Short problem
Return exactly the lines that run from the beginning through the line containing "slopes[last] = 0.0", both included, and no others.

Information supplied
────────────────────
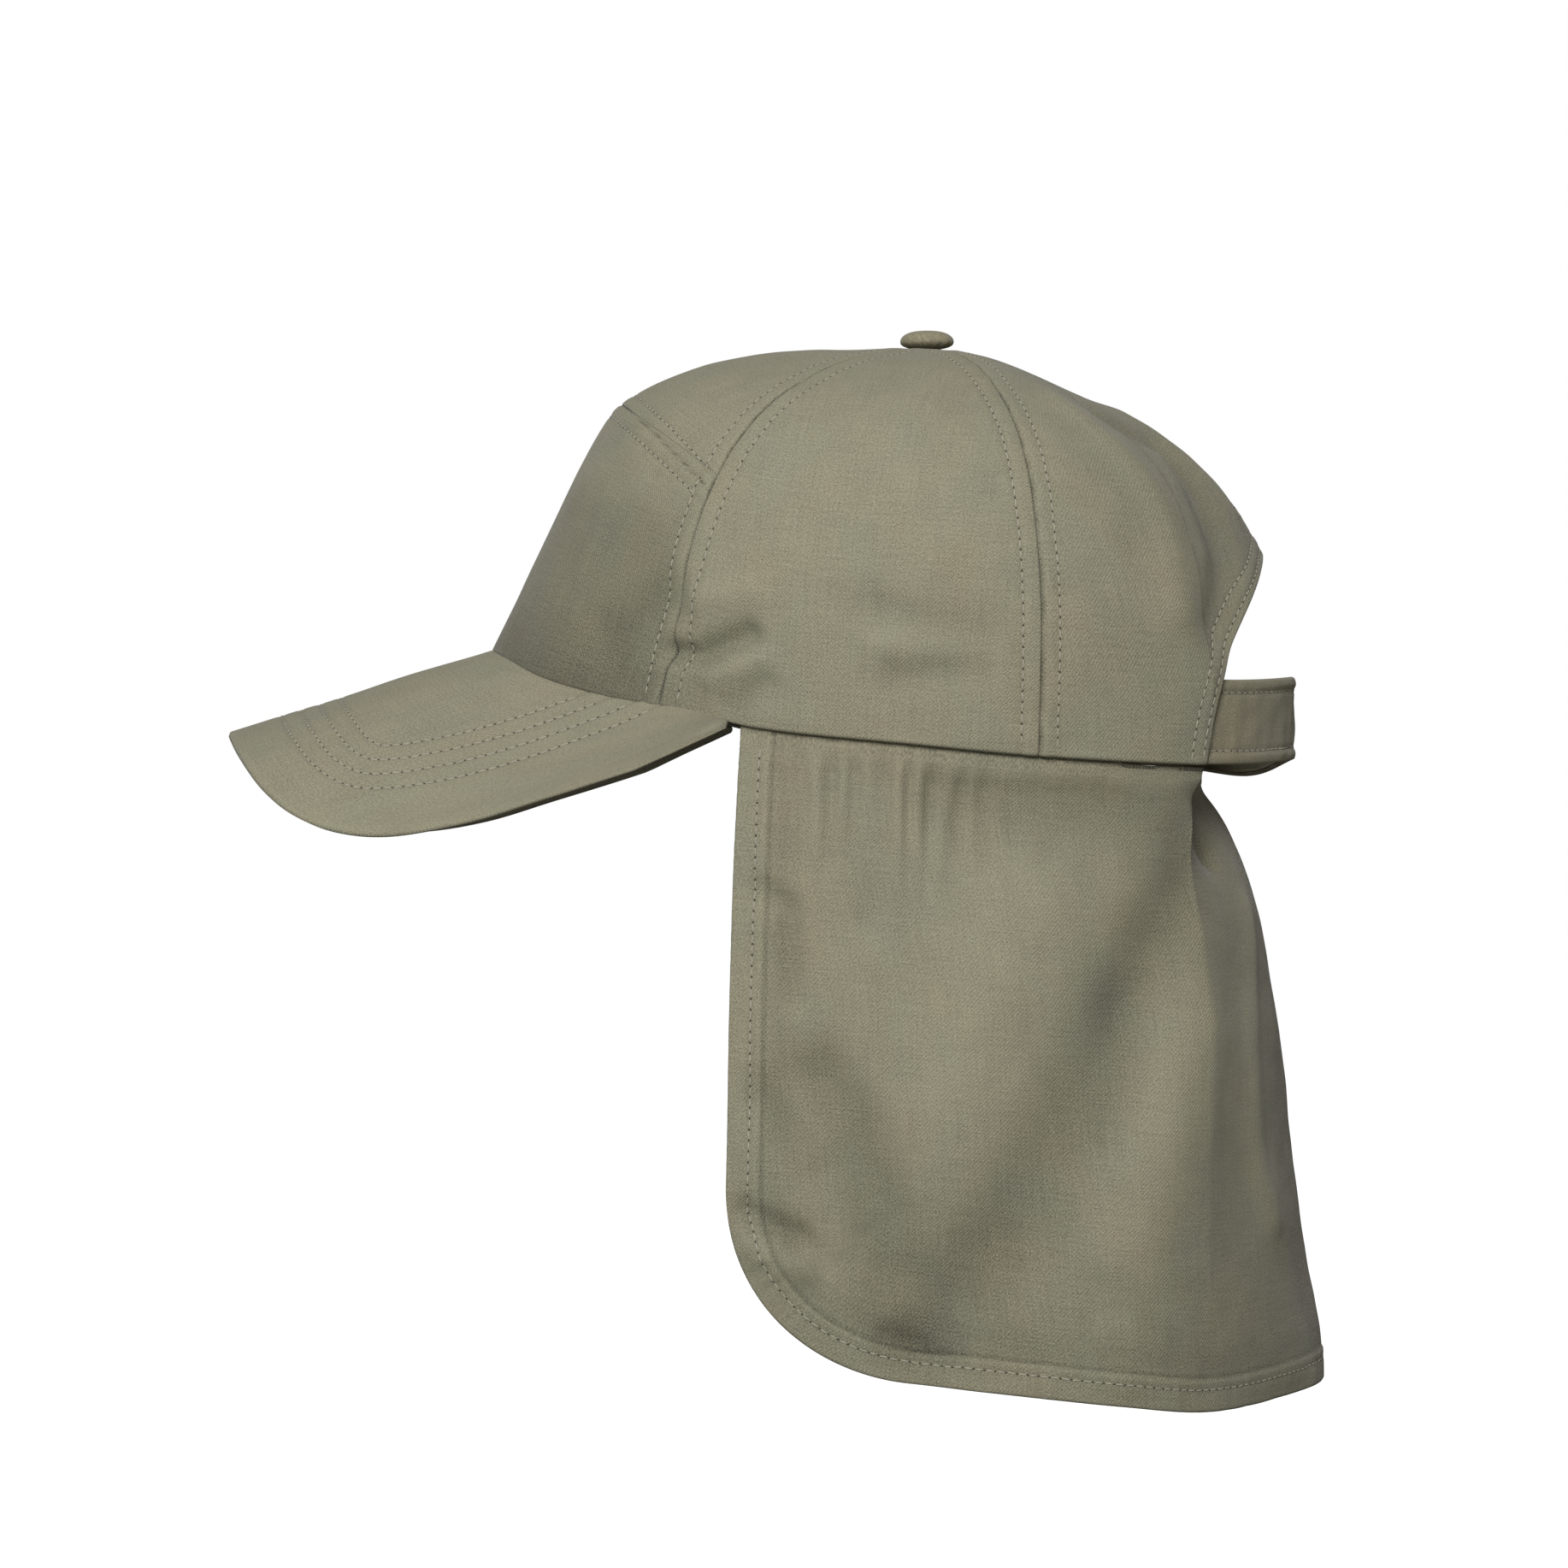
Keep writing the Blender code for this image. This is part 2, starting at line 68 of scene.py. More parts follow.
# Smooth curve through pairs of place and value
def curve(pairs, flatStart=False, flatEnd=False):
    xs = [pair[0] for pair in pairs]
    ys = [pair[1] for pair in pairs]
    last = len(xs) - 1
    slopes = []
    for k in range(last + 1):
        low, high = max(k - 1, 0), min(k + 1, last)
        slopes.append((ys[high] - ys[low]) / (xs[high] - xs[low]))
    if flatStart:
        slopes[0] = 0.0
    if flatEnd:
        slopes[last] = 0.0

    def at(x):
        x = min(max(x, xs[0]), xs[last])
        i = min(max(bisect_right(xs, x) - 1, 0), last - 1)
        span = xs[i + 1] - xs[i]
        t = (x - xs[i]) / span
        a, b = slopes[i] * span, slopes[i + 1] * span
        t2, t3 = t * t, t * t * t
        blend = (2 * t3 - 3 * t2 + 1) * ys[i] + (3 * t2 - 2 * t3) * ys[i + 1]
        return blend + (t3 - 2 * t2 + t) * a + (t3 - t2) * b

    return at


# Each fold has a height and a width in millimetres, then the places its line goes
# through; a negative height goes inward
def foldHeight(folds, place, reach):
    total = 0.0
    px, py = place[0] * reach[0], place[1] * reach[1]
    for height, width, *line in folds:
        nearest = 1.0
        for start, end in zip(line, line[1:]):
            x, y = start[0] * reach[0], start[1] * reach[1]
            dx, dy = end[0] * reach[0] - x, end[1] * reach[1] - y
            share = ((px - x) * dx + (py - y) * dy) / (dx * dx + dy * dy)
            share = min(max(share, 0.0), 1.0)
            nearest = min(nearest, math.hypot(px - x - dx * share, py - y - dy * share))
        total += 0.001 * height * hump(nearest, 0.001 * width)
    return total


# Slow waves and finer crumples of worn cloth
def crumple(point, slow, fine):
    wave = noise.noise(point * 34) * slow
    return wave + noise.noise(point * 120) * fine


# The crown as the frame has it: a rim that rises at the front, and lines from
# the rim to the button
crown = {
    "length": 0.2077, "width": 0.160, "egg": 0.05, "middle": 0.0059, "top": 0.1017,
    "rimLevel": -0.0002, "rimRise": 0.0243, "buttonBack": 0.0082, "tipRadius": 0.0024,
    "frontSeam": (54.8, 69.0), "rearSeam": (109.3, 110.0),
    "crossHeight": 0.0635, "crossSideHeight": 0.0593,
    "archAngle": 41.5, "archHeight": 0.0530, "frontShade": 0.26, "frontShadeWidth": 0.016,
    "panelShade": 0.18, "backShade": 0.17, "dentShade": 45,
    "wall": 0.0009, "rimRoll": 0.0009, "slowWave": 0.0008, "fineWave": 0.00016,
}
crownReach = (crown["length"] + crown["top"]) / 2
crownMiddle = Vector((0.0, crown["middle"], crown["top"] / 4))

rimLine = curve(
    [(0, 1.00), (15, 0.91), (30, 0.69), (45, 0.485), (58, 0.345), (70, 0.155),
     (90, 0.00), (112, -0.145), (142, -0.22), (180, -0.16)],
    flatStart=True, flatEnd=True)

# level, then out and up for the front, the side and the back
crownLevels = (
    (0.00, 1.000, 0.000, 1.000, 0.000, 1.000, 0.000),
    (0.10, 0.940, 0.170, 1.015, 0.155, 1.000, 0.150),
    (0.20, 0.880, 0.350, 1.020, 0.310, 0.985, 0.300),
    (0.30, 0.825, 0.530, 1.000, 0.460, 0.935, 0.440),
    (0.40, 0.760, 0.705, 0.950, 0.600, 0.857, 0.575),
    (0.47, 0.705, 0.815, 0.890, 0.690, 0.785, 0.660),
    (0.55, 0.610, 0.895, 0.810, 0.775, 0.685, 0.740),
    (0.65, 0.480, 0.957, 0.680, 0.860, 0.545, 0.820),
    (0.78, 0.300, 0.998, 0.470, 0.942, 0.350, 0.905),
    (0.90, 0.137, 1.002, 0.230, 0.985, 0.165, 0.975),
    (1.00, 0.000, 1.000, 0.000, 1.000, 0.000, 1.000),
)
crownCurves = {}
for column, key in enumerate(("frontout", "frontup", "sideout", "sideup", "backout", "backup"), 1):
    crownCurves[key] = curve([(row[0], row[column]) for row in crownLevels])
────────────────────
Answer to the task
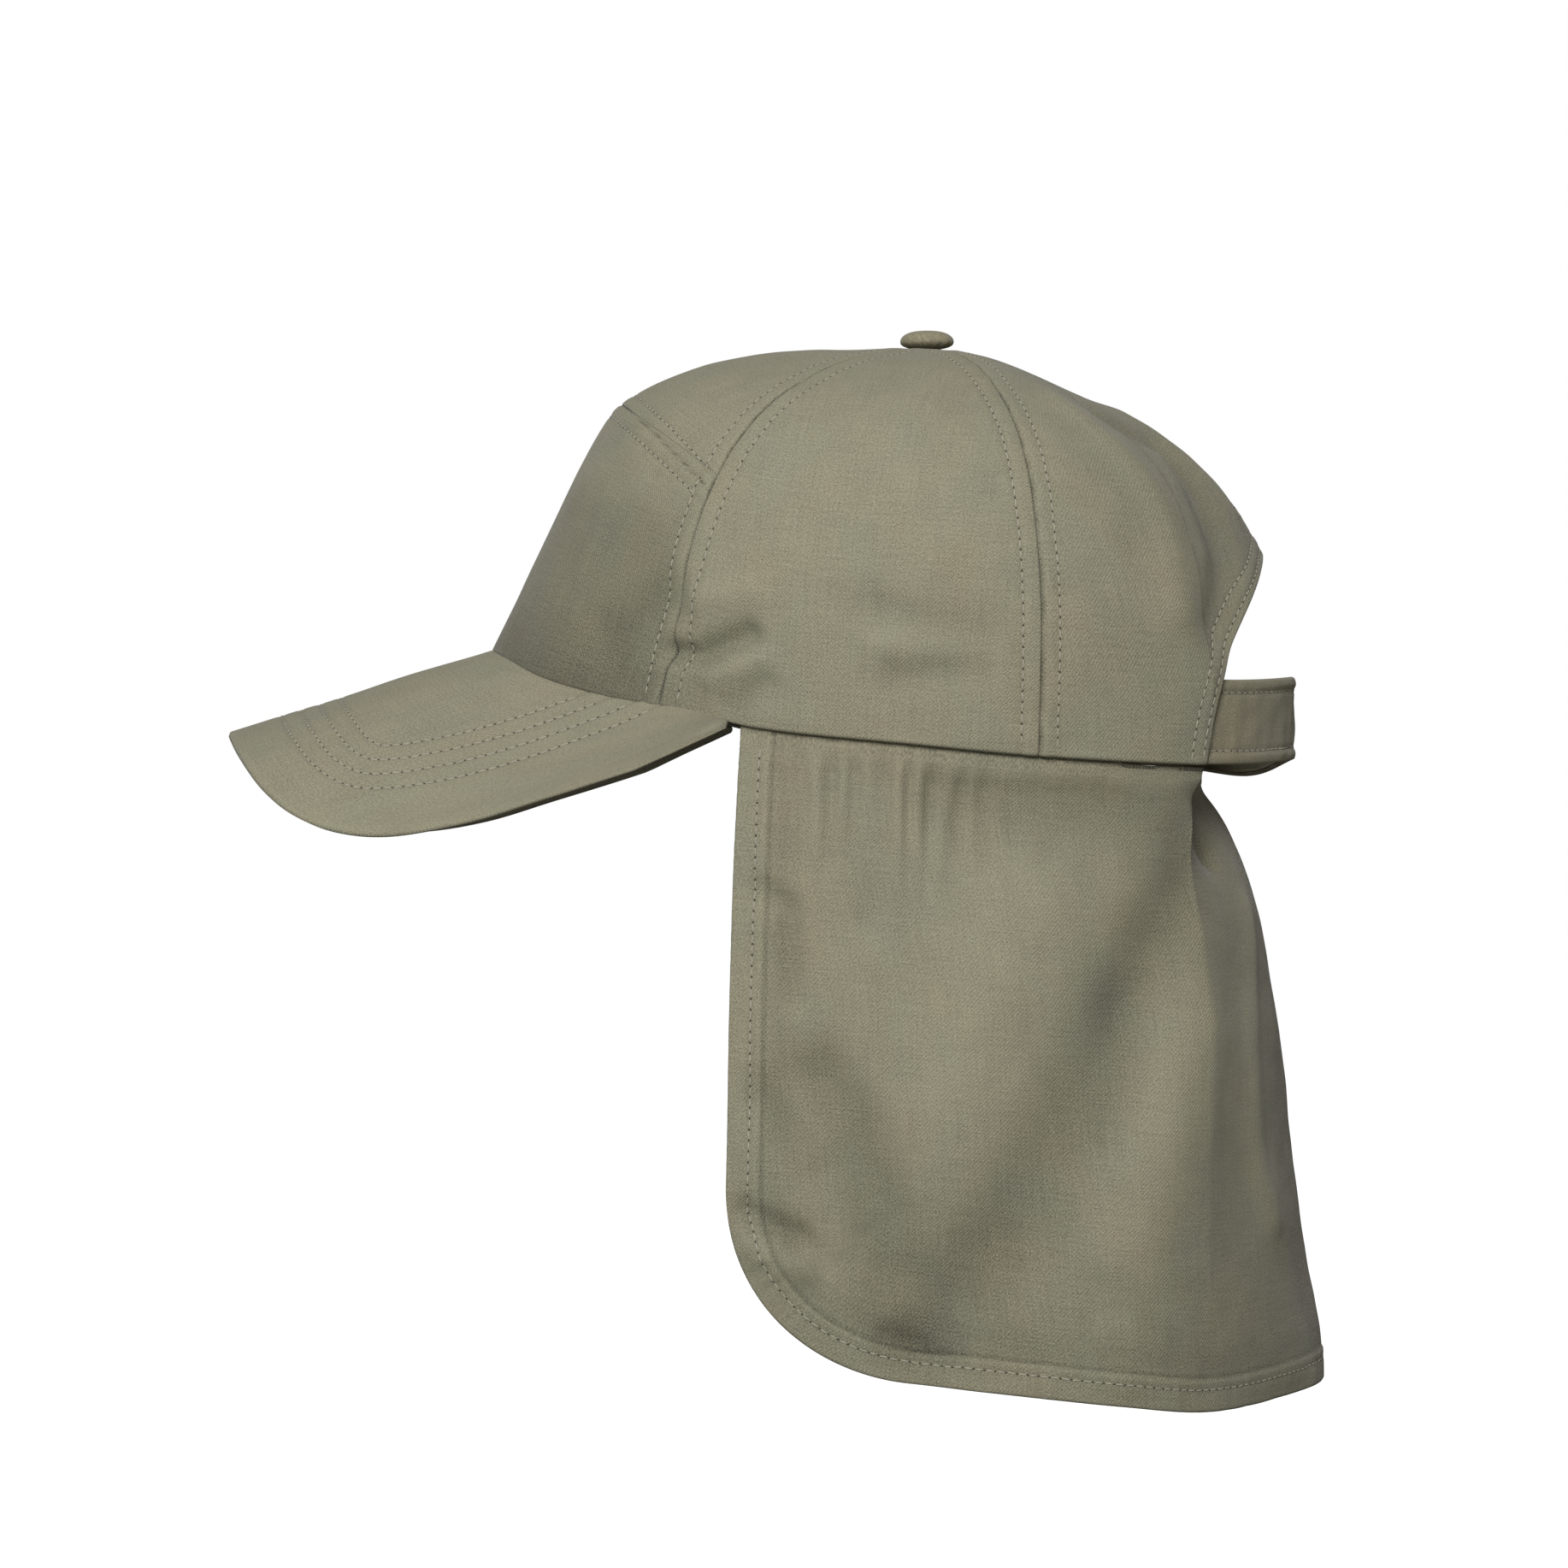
Keep writing the Blender code for this image. This is part 2, starting at line 68 of scene.py. More parts follow.
# Smooth curve through pairs of place and value
def curve(pairs, flatStart=False, flatEnd=False):
    xs = [pair[0] for pair in pairs]
    ys = [pair[1] for pair in pairs]
    last = len(xs) - 1
    slopes = []
    for k in range(last + 1):
        low, high = max(k - 1, 0), min(k + 1, last)
        slopes.append((ys[high] - ys[low]) / (xs[high] - xs[low]))
    if flatStart:
        slopes[0] = 0.0
    if flatEnd:
        slopes[last] = 0.0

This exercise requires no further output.